Six young men and three young women beat up a cleric in Meshkin Dasht, a small town near Tehran on Thursday, Iranian media revealed on Sunday July 21.
Fars news agency reported that the youngsters attacked the cleric who wanted to lecture them in the street about the prohibition of friendly relations with members of the opposite sex. Such interventions by clerics and members of Iran's morality police are officially known as "promotion of virtues and prohibition of vice."
The cleric, Amir Hassan-Zadeh who was beaten up was hospitalized and then released. The director general of the Islamic Propagation Organization's local office went to visit him at his home.
Previously attempts to force Islamic dress code and social behavior on young and modern Iranians have occasionally led to violence.
In 2014, a young man attacked in a similar way died after a clash with other youngsters.

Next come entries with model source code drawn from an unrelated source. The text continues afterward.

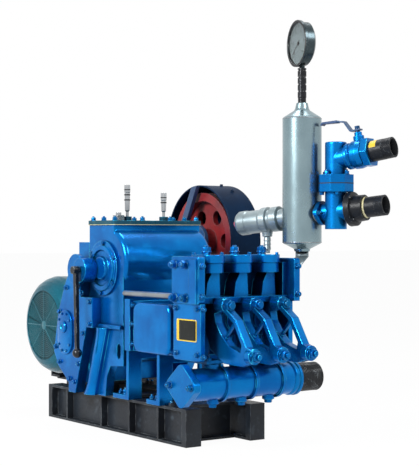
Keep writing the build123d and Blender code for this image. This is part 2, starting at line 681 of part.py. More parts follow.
with BuildPart() as motor_frame:
    rod_y(MOTOR_X, MOTOR_Z, 146, -50, MOTOR_DRIVE_END - 20)
    with BuildSketch(Plane.XZ.offset(36)) as fins:
        with Locations((MOTOR_X, MOTOR_Z)):
            with PolarLocations(155, 32, start_angle=5.6):
                Rectangle(24, 4)
    extrude(fins.sketch, amount=-(MOTOR_DRIVE_END - 20 + 36 - 20))
    rod_y(MOTOR_X, MOTOR_Z, 171, -50, -36)
    rod_y(MOTOR_X, MOTOR_Z, 165, MOTOR_DRIVE_END - 40, MOTOR_DRIVE_END - 18)
    rod_y(MOTOR_X, MOTOR_Z, 70, MOTOR_DRIVE_END - 18, MOTOR_DRIVE_END)
    for x in (MOTOR_X - 140, MOTOR_X + 80):
        block((x, x + 60), (20, 290), (CRADLE_TOP, CRADLE_TOP + 24))
        inner = (x + 10, x + 50)
        block(inner, (30, 70), (CRADLE_TOP + 24, MOTOR_Z - 90))
        block(inner, (240, 280), (CRADLE_TOP + 24, MOTOR_Z - 90))
save(motor_frame.part, "motor_frame")

with BuildPart() as terminal_box:
    block((MOTOR_X - 60, MOTOR_X + 60), (90, 210), (MOTOR_Z + 168, MOTOR_Z + 232))
    fillet(terminal_box.edges().filter_by(Axis.Z), 12)
save(terminal_box.part, "motor_terminal_box")

# -------------------------------------------------------------------- belt drive
GROOVE_DEPTH, GROOVE_TOP, GROOVE_FOOT = 13, 17, 13
MARGIN = (BELT_Y1 - BELT_Y0 - (GROOVES - 1) * GROOVE_PITCH) / 2


def rim(radius):
    """Rim outline with its V-grooves, from the near edge to the far edge."""
    points = [(radius, BELT_Y0)]
    for k in range(GROOVES):
        mid = BELT_Y0 + MARGIN + k * GROOVE_PITCH
        points += [
            (radius, mid - GROOVE_TOP / 2), (radius - GROOVE_DEPTH, mid - GROOVE_FOOT / 2),
            (radius - GROOVE_DEPTH, mid + GROOVE_FOOT / 2), (radius, mid + GROOVE_TOP / 2),
        ]
    return points + [(radius, BELT_Y1)]


INPUT_AXIS = along_y(INPUT_X, INPUT_Z)
with BuildPart() as pulley:
    add(
        turned(
            [(25, BELT_Y0 - 8), (46, BELT_Y0 - 8), (46, BELT_Y0 + 34), (148, BELT_Y0 + 34), (148, BELT_Y0)]
            + rim(PULLEY_R)
            + [(148, BELT_Y1), (148, BELT_Y0 + 56), (46, BELT_Y0 + 56), (46, BELT_Y1), (25, BELT_Y1)],
            INPUT_AXIS,
        )
    )
    with BuildSketch(Plane.XZ.offset(-BELT_Y0 - 60)) as holes:
        with Locations((INPUT_X, INPUT_Z)):
            with PolarLocations(98, 6):
                Circle(27)
    extrude(holes.sketch, amount=30, mode=Mode.SUBTRACT)
    rod_y(INPUT_X, INPUT_Z, 25, 372.5, BELT_Y1)
save(pulley.part, "drive_pulley")

with BuildPart() as motor_pulley:
    add(turned([(24, BELT_Y0)] + rim(MOTOR_PULLEY_R) + [(24, BELT_Y1)], MOTOR_AXIS))
    rod_y(MOTOR_X, MOTOR_Z, 24, MOTOR_DRIVE_END + 0.5, BELT_Y1 + 4)
save(motor_pulley.part, "motor_pulley")


def loop_outline(big, small):
    """Outline round both pulleys: two circles joined by their outer tangents."""
    with BuildSketch(Plane.XZ, mode=Mode.PRIVATE) as outline:
        with Locations((INPUT_X, INPUT_Z)):
            Circle(big)
        with Locations((MOTOR_X, MOTOR_Z)):
            Circle(small)
        make_hull()
    return outline.sketch


with BuildPart() as belts:
    ring = loop_outline(PULLEY_R, MOTOR_PULLEY_R) - loop_outline(PULLEY_R - 9, MOTOR_PULLEY_R - 9)
    for k in range(GROOVES):
        near = BELT_Y0 + MARGIN + k * GROOVE_PITCH - 5.5
        extrude(ring.moved(Location((0, near + 11, 0))), amount=11)
save(belts.part, "drive_belts")

with BuildPart() as guard:
    ring = loop_outline(GUARD_R, MOTOR_PULLEY_R + 28) - loop_outline(
        GUARD_R - GUARD_THICK, MOTOR_PULLEY_R + 28 - GUARD_THICK
    )
    extrude(ring.moved(Location((0, GUARD_Y1, 0))), amount=GUARD_Y1 - GUARD_Y0)
    back = loop_outline(GUARD_R, MOTOR_PULLEY_R + 28)
    extrude(back.moved(Location((0, GUARD_Y1 + 3, 0))), amount=3)
    block((MOTOR_X - 20, MOTOR_X + 20), (GUARD_Y1 - 30, GUARD_Y1 - 24), (0, MOTOR_Z - MOTOR_PULLEY_R - 26))
    block((MOTOR_X - 20, MOTOR_X + 20), (GUARD_Y1 - 80, GUARD_Y1 - 30), (0, 6))
save(guard.part, "belt_guard")

with BuildPart() as guard_strap:
    side_profile(
        [(-296, 822), (-262, 826), (-328, 700), (-262, 640), (-290, 575), (-330, 600), (-366, 690)],
        GUARD_Y0 - 16, GUARD_Y0,
    )
    rod_y(INPUT_X, INPUT_Z, 62, GUARD_Y0 - 16, GUARD_Y0)
    rod_y(INPUT_X, INPUT_Z, 32, GUARD_Y0 - 16, GUARD_Y0, mode=Mode.SUBTRACT)
save(guard_strap.part, "guard_strap")
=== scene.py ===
# Triplex mud pump: finishes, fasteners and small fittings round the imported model
import bmesh
import bpy
import numpy as np
from mathutils import Matrix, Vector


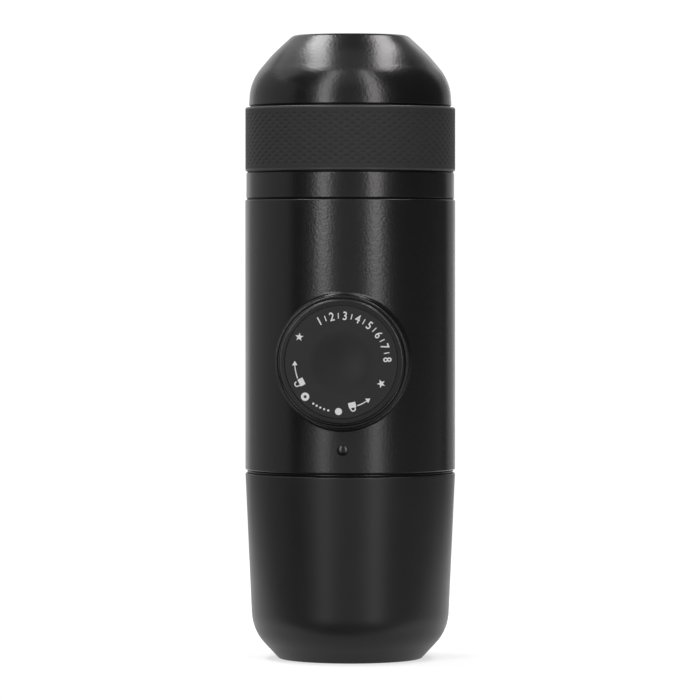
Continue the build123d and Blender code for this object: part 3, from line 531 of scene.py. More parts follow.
class Workshop:
    """Makes each finish once, turns shapes into pieces, and dresses the carried-over nodes."""

    def __init__(self) -> None:
        """Builds every finish."""
        self.materials = {stock: finish.build() for stock, finish in FINISHES.items()}
        self.ink = MARK_INK.build()
        self.seam_painted_shade = SEAM_PAINTED_SHADE.build()
        self.gap_painted_shade = GAP_PAINTED_SHADE.build()

    def piece(
        self,
        name: str,
        shape: "Shape",
        body: Body | None,
        stock: Stock | None,
        stands_for: Sequence[str] = (),
        sharp: float = 40.0,
        finish: bpy.types.Material | None = None,
    ) -> bpy.types.Object:
        """Makes a finished object of a shape.

        Args:
            name: The piece's name.
            shape: Its surface in millimetres.
            body: The body that it rides on; none leaves it unattached.
            stock: Its material slot; none means the print ink.
            stands_for: CAD nodes that it replaces.
            sharp: Edges that bend more than this many degrees stay sharp.
            finish: A finish of its own, in place of the stock's.
        Returns:
            The object.
        """
        mesh = shape.to_mesh(name, sharp)
        thing = put(name, mesh)
        mesh.materials.append(finish or (self.materials[stock] if stock else self.ink))
        if body:
            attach(thing, body.value)
        if stands_for:
            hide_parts(*stands_for)
        log.info("piece %s: %d faces", name, len(mesh.polygons))
        return thing

    def smooth_copy(self, node: str, name: str, body: Body, stock: Stock) -> None:
        """Replaces a CAD node by a merged copy of its mesh, shaded smooth between sharp edges.

        Args:
            node: The CAD node to stand for, whose faces are all triangles.
            name: The copy's name.
            body: The body that it rides on.
            stock: Its material slot.
        """
        mesh = frame["nodes"][node].data
        triangles = read(mesh.loops, "vertex_index", 1, int).reshape(-1, 3)
        shape = Shape([read(mesh.vertices, "co") / MM], triangles.tolist())
        self.piece(name, shape, body, stock, [node], sharp=30.0)

    def dress_nodes(self) -> None:
        """Gives each carried-over CAD node the finish of its material slot."""
        slots = {part["node"]: part["material_slot"] for part in frame["record"]["subparts"]}
        for name, node in frame["nodes"].items():
            if node.hide_render:
                continue
            for place in node.material_slots:
                place.link = "OBJECT"
                place.material = self.materials[Stock(slots[name])]
            log.info("node %s: %s", name, slots[name])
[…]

Subsequently, the Iranian Parliament passed legislation to support those who “promote virtues and prohibit vice in public.”
Radio Farda reported in June that efforts by hijab enforcers in Iran to oblige women to observe a strict dress code have led to more incidents in public, as citizens resent strangers admonishing them about their appearance.
In June a video also circulated showing a young woman pushing away another woman who is clad in heavy hijab and acting as a hijab enforcer in the city of Khomam.
However, President Hassan Rouhani did not endorse the legislation and instead wrote a letter to Supreme Leader Ali Khamenei to stop the implementation of the problematic law, which would encourage vigilantism.
Khamenei referred Rouhani's letter to an arbitration board that eventually supported the Parliament's view.